### TASK TO COMPLETE
In the lines below, find how many contain the word "before" and report that figure alone.
⁂
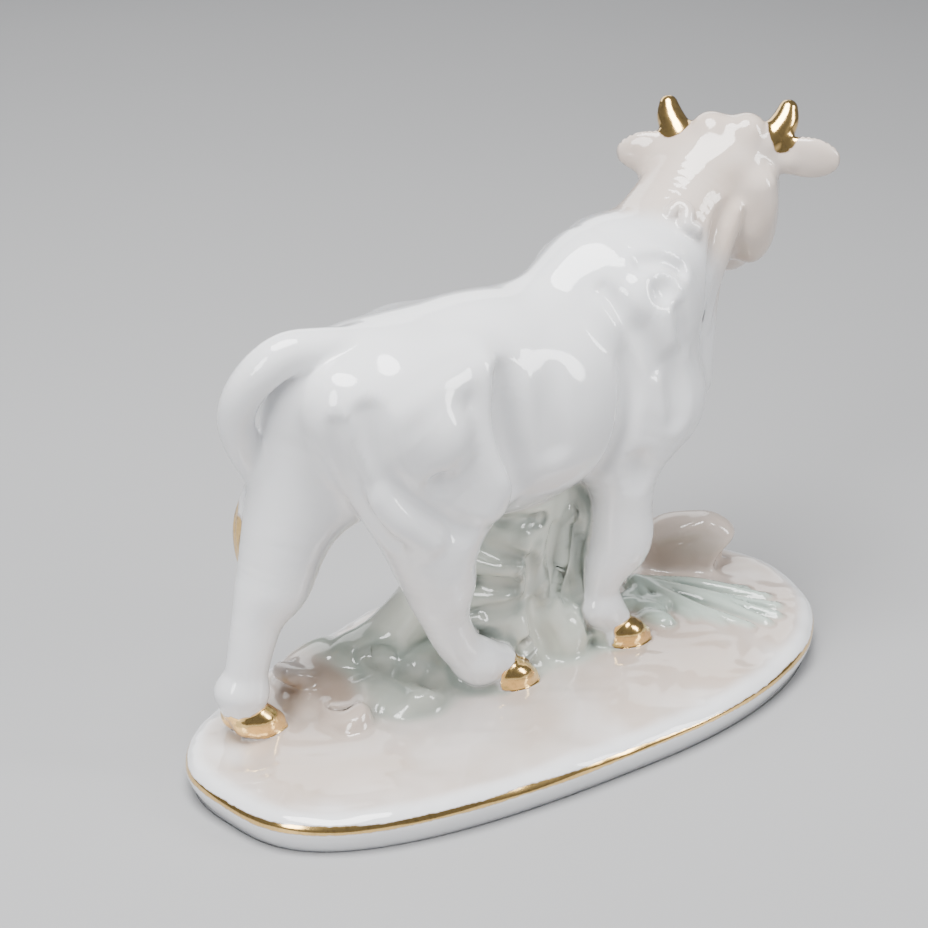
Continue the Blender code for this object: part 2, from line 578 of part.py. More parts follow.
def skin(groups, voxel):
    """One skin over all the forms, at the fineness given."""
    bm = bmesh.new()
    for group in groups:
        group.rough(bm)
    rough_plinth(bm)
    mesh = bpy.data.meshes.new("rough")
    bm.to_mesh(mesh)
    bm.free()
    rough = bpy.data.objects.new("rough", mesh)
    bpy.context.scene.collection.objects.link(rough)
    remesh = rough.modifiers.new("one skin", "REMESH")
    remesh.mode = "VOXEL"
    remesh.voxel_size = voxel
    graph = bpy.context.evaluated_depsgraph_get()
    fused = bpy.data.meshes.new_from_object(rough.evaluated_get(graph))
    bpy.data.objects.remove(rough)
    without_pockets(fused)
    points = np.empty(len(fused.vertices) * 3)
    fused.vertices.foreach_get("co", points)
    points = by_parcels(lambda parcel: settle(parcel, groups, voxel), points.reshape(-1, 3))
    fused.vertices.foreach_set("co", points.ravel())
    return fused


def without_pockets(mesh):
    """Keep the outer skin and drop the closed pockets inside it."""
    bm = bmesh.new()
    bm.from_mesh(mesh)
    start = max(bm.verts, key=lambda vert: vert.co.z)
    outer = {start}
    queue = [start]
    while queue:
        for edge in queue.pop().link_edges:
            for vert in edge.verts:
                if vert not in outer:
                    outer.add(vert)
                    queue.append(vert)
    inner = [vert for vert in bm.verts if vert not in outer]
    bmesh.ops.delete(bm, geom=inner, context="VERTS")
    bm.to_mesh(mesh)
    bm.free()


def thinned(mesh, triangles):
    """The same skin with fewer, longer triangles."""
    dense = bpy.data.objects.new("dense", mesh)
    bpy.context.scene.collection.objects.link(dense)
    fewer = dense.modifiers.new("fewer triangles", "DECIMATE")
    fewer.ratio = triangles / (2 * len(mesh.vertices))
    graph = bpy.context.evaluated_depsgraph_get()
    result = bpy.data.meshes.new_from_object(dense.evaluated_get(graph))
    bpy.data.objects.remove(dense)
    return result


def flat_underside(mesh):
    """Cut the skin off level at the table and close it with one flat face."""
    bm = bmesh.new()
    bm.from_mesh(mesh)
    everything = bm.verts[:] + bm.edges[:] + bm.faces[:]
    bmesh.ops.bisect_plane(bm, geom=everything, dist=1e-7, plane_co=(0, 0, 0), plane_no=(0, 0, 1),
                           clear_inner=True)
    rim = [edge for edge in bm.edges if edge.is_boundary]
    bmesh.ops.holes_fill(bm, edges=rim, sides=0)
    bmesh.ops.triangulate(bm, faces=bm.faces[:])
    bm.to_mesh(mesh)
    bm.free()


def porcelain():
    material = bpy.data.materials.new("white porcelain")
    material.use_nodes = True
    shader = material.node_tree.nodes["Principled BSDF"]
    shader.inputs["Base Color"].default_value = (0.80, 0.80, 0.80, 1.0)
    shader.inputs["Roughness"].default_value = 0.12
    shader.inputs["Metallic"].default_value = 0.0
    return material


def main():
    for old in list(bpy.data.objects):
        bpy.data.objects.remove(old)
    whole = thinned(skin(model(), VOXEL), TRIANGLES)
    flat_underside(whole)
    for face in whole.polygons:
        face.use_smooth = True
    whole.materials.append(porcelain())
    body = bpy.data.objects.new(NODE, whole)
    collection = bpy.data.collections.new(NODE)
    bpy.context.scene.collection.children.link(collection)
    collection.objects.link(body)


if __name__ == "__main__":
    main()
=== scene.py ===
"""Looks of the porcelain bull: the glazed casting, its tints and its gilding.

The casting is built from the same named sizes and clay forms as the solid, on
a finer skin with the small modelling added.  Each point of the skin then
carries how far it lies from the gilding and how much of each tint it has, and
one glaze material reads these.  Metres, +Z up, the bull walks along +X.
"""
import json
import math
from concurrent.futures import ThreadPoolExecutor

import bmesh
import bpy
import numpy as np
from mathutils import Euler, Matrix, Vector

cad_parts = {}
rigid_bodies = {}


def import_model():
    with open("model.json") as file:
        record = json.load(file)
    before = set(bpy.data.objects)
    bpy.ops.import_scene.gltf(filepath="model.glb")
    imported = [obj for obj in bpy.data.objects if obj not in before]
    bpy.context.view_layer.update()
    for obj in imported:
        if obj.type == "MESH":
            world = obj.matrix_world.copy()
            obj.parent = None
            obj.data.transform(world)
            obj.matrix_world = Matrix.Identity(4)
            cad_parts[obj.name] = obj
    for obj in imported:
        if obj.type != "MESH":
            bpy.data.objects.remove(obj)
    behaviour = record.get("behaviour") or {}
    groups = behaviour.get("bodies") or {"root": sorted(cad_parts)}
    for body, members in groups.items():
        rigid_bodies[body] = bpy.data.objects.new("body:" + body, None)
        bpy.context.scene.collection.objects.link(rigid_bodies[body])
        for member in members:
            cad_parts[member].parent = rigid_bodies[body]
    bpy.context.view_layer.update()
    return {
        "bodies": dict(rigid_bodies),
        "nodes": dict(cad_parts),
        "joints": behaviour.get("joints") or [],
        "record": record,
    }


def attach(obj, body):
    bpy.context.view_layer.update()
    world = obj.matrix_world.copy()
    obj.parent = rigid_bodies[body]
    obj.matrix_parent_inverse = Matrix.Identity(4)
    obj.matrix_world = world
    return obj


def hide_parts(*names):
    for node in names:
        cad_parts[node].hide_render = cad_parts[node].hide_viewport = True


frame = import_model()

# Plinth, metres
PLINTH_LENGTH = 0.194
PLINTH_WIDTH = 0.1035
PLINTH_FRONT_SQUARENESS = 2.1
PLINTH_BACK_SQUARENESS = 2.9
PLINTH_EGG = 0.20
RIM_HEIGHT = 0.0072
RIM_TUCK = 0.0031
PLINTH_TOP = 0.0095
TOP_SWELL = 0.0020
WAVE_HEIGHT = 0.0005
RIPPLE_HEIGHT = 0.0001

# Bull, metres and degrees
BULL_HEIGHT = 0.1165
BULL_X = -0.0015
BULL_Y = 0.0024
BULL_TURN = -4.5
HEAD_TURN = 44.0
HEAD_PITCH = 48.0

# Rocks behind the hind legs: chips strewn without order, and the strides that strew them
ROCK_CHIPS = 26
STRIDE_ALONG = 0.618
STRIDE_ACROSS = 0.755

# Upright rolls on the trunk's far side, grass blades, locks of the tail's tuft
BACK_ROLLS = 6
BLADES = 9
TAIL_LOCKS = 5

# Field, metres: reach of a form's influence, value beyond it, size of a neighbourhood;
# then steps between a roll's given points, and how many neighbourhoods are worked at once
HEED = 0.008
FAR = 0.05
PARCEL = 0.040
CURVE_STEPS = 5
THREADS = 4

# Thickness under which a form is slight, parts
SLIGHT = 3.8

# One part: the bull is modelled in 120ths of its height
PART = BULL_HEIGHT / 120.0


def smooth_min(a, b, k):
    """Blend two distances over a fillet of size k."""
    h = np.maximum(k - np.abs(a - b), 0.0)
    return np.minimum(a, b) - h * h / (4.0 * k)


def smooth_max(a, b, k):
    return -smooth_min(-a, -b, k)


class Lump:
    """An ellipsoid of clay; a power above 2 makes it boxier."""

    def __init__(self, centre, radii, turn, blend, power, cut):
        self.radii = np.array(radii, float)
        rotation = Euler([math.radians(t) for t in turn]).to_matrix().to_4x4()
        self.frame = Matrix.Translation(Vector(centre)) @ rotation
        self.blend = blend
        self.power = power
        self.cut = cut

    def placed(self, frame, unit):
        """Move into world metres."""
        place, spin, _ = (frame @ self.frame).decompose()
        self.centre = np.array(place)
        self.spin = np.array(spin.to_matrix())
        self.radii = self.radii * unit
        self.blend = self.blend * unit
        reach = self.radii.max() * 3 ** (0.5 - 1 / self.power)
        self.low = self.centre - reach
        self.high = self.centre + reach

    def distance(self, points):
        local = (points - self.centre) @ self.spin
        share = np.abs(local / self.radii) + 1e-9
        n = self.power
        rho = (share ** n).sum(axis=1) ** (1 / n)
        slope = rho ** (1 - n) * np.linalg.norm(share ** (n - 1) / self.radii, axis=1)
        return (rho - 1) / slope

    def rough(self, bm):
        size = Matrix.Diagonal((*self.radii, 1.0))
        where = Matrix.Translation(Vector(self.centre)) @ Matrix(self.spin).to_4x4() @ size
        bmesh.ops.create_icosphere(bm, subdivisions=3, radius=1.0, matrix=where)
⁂
### OUTPUT OF THE EXERCISE
2